Use the Lexology Navigator tool to compare the answers in this article with those from other jurisdictions.

Cross-border insolvency

Recognition of foreign proceedings

Under what circumstances will the courts in your jurisdiction recognise the validity of foreign insolvency proceedings?

Chapter 15 of the Bankruptcy Code allows for a foreign representative to seek US recognition of a foreign proceeding. Recognition of a foreign proceeding is defined in the Bankruptcy Code as the entry of an order recognising a foreign main proceeding or a foreign non-main proceeding (depending on the location of the foreign debtor’s center of main interests). Recognition of a foreign proceeding is considered ancillary relief that allows the US Bankruptcy Court to enforce orders of foreign courts.

Winding up foreign companies

What is the extent of the courts’ powers to order the winding up of foreign companies doing business in your jurisdiction?

A foreign company is eligible for relief under the Bankruptcy Code if it has either a place of business or property in the United States. Such requirements apply to both plenary Chapter 11 and ancillary Chapter 15 relief. A foreign company is considered to have a place of business in the United States if it maintains a physical location in the United States where it conducts business. The property requirement may be met by having any property in the United States. As is the case for obtaining Chapter 11 jurisdiction, the test for having assets located in the United States for purposes of Chapter 15 relief is a relatively low bar, and can be found in the form of accounts (including retainers paid to professionals in which the company retains an interest) and stock. At least one court has found that an interest in a New York law-governed indenture is a sufficient property interest for purposes of Chapter 15 jurisdiction.

Centre of main interests

How is the centre of main interests determined in your jurisdiction?

The term ‘centre of main interests’ is not specifically defined in the Bankruptcy Code. However, it is an essential component of determining whether a bankruptcy court will view a foreign proceeding as a foreign main proceeding or a foreign non-main proceeding, which determination affects the type of relief available to a foreign representative. There is a statutory presumption that if there is no evidence to the contrary, the debtor’s registered office is its centre of main interests. However, courts will review many factors to determine the centre of main interests of a debtor, including which jurisdiction’s laws would apply to most disputes, as well as the locations of the debtor’s headquarters, management, primary assets and creditors.

Cross-border cooperation

What is the general approach of the courts in your jurisdiction to cooperating with foreign courts in managing cross-border insolvencies?

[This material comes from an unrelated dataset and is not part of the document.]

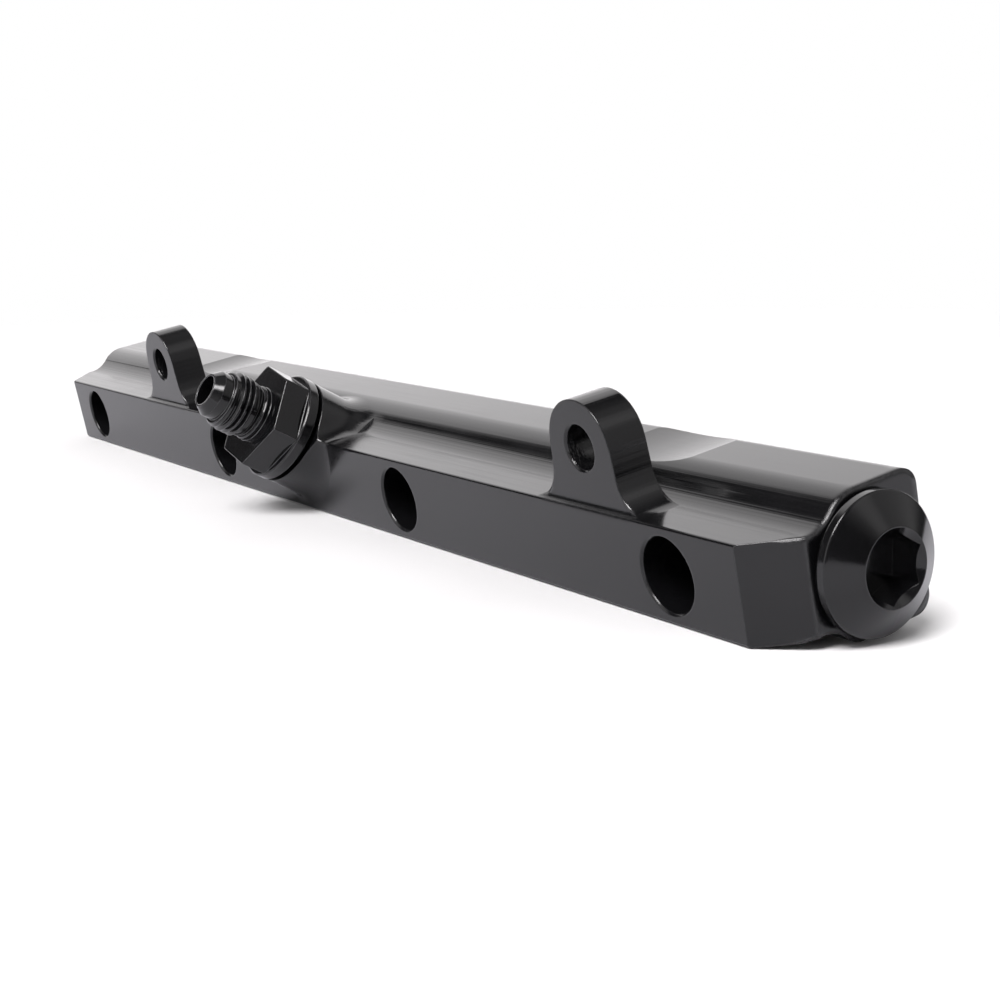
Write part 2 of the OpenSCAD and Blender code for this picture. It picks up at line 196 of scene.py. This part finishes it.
# Brightness of the studio. A source is azimuth, elevation, the radius of its full part, the
# radius where it ends, and its strength; 1 is white.
ROOM_LIGHT = 0.05
SOURCES = (
    (-60, 12, 36, 43, 1.4),
    (36, 20, 25, 50, 0.42),
    (55, 45, 8, 18, 0.4),
    (141, 62, 13, 17, 18.0),
    (180, 30, 26, 46, 0.9),
    (0, 82, 12, 32, 0.25),
)
SOURCE_HUE = (1.0, 0.98, 0.99, 1)
WHITE = (1, 1, 1, 1)
FILL_SIZE = 1.6
FILL_HEIGHT = 1.2
FILL_POWER = 0.6

# Floor: its shade for all but the camera, its shade for the camera and the lighter shade
# near the plug's end, a painted light that fades the shadow there, the stretch between
# these two, and the stretch where it fades into white
FLOOR_SHADE = (0.66, 0.66, 0.69, 1)
FLOOR_LIFT = 0.73
PLUG_END_PAINTED_LIGHT = 0.9
PAINTED_LIGHT_STRETCH = (0.1, 0.19)
FADE_STRETCH = (0.35, 0.7)

to_fitting = (
    Matrix.Translation((INLET_X, 0, BOSS_RISE))
    @ Matrix.Rotation(math.pi / 2 - BOSS_TILT, 4, "X")
    @ Matrix.Translation((0, 0, FLANGE_OUT))
)


def link(obj):
    bpy.context.scene.collection.objects.link(obj)
    return obj


def new_object(name, mesh):
    return link(bpy.data.objects.new(name, mesh))


# Node trees

def new_material(name):
    mat = bpy.data.materials.new(name)
    mat.use_nodes = True
    return mat


def add(tree, kind, inputs=None, **settings):
    """A new node; inputs are values, or sockets to link."""
    node = tree.nodes.new(kind)
    for key, value in settings.items():
        setattr(node, key, value)
    for key, value in (inputs or {}).items():
        if isinstance(value, bpy.types.NodeSocket):
            tree.links.new(value, node.inputs[key])
        else:
            node.inputs[key].default_value = value
    return node


def maths(tree, operation, a, b=0.0):
    return add(tree, "ShaderNodeMath", {0: a, 1: b}, operation=operation).outputs[0]


def vectors(tree, operation, a, b=None, out="Vector"):
    """Vector arithmetic on a, and on b where the operation takes two."""
    inputs = {0: a} if b is None else {0: a, 1: b}
    return add(tree, "ShaderNodeVectorMath", inputs, operation=operation).outputs[out]


def dot(tree, a, b):
    return vectors(tree, "DOT_PRODUCT", a, b, "Value")


def length(tree, vector):
    return vectors(tree, "LENGTH", vector, out="Value")


def blend(tree, share, first, second):
    """Colour between the first at a share of 0 and the second at 1."""
    return add(
        tree, "ShaderNodeMix", {"Factor": share, 6: first, 7: second}, data_type="RGBA"
    ).outputs[2]


def spread(tree, value, low, high):
    """A noise value of about 0.3 to 0.7, spread from low to high."""
    return add(
        tree,
        "ShaderNodeMapRange",
        {"Value": value, "From Min": 0.3, "From Max": 0.7, "To Min": low, "To Max": high},
    ).outputs[0]


def ramp(tree, value, low, high, start=0.0, end=1.0):
    """Smooth step from start to end as the value goes from low to high."""
    return add(
        tree,
        "ShaderNodeMapRange",
        {"Value": value, "From Min": low, "From Max": high, "To Min": start, "To Max": end},
        interpolation_type="SMOOTHSTEP",
    ).outputs[0]


def band(tree, value, low, high, soft):
    """1 between low and high, falling to 0 over the length soft outside them."""
    rise = ramp(tree, value, low - soft, low)
    fall = ramp(tree, value, high, high + soft, 1.0, 0.0)
    return maths(tree, "MULTIPLY", rise, fall)


def place(tree):
    """The point's place in metres, the same for each object that sits at the origin."""
    return add(tree, "ShaderNodeTexCoord").outputs["Object"]


def coordinates(tree):
    """Sockets X, Y and Z of the point's place."""
    return add(tree, "ShaderNodeSeparateXYZ", {0: place(tree)}).outputs


def stretched(tree, scale):
    return add(
        tree, "ShaderNodeMapping", {"Vector": place(tree), "Scale": scale}
    ).outputs[0]


def noise(tree, vector, scale, detail=2.0):
    return add(
        tree, "ShaderNodeTexNoise", {"Vector": vector, "Scale": scale, "Detail": detail}
    ).outputs[0]


def line_noise(tree, value, detail):
    """Noise along one value, as uneven lines about 1 apart."""
    return add(
        tree, "ShaderNodeTexNoise", {"W": value, "Scale": 1.0, "Detail": detail},
        noise_dimensions="1D",
    ).outputs[0]


def centred(tree, value):
    return maths(tree, "SUBTRACT", value, 0.5)


def bump(tree, height, strength, depth, normal=None):
    """Normal of a surface with this relief, depth in metres, on top of another normal."""
    inputs = {"Height": height, "Strength": strength, "Distance": depth}
    if normal is not None:
        inputs["Normal"] = normal
    return add(tree, "ShaderNodeBump", inputs).outputs[0]


# Machining marks

def along_rail(tree):
    """Fine streaks along the rail, as an end mill's edge leaves them."""
    return noise(tree, stretched(tree, STREAKS), 1.0, detail=3.0)


def step_over(tree):
    """Height of the ball-nose mill's passes along the slope."""
    spot = coordinates(tree)
    sway = maths(tree, "MULTIPLY", noise(tree, stretched(tree, SWAY), 1.0), SLOPE_SWAY)
    uphill = Vector((0, math.cos(SLOPE), math.sin(SLOPE)))
    travel = maths(tree, "ADD", dot(tree, place(tree), uphill), sway)
    passes = line_noise(tree, maths(tree, "DIVIDE", travel, SLOPE_PITCH), detail=2.0)
    height = maths(tree, "MULTIPLY", centred(tree, passes), SLOPE_SHARE)
    over_foot = ramp(tree, spot["Z"], *SLOPE_FOOT)
    under_top = ramp(tree, spot["Z"], *SLOPE_TOP, 1.0, 0.0)
    on_slope = maths(
        tree, "MULTIPLY",
        band(tree, spot["Y"], *SLOPE_Y, SLOPE_FADE),
        maths(tree, "MULTIPLY", over_foot, under_top),
    )
    return maths(tree, "MULTIPLY", height, on_slope)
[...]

In a Chapter 15 case, the Bankruptcy Code mandates that courts, trustees and other persons authorised by a court cooperate to the maximum extent possible with foreign courts and foreign representatives. A protocol in a cross-border case or dual proceeding (typically when there is a Chapter 11 case and a foreign plenary proceeding) is an arrangement that provides for the cooperation of courts in different countries and the coordination of their respective proceedings by describing how matters will be handled between the courts. Among other things, a protocol allows courts to coordinate schedules and hearings and avoid inconsistent rulings. Chapter 15 of the Bankruptcy Code also instructs courts to cooperate and communicate with foreign courts and foreign representatives subject to interested parties’ rights to notice of and participation in any communication.